* Start DATA EXTRACT *
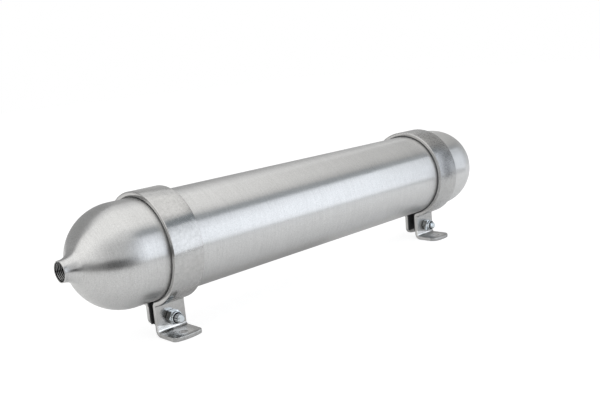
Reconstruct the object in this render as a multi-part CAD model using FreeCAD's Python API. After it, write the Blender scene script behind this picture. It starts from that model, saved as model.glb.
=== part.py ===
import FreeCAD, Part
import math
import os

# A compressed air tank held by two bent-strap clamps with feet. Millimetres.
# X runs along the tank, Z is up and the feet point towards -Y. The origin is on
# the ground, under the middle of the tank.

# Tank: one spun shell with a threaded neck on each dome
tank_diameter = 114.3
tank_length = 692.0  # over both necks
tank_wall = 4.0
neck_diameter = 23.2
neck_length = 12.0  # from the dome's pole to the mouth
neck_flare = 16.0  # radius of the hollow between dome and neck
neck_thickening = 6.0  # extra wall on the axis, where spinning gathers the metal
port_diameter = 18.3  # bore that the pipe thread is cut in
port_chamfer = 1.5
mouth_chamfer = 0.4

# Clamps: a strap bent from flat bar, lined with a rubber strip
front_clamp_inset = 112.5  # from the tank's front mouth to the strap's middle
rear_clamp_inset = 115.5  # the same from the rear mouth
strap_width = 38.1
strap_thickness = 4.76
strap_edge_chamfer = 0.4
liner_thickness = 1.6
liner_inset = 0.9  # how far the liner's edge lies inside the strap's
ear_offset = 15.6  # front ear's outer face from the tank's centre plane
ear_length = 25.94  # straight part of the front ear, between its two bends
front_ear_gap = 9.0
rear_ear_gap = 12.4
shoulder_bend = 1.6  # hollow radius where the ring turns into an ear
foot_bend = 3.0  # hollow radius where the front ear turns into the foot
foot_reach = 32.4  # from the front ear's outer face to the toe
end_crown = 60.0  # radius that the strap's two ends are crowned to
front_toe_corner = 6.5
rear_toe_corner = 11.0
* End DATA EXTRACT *
TO BE DONE: Only the lines from the beginning of the material above through the line with "# the ground, under the middle of the tank." are wanted; extract them exactly.

CORRECT RESPONSE:
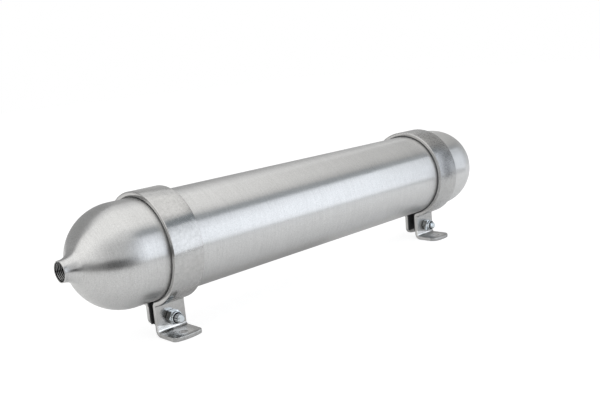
Reconstruct the object in this render as a multi-part CAD model using FreeCAD's Python API. After it, write the Blender scene script behind this picture. It starts from that model, saved as model.glb.
=== part.py ===
import FreeCAD, Part
import math
import os

# A compressed air tank held by two bent-strap clamps with feet. Millimetres.
# X runs along the tank, Z is up and the feet point towards -Y. The origin is on
# the ground, under the middle of the tank.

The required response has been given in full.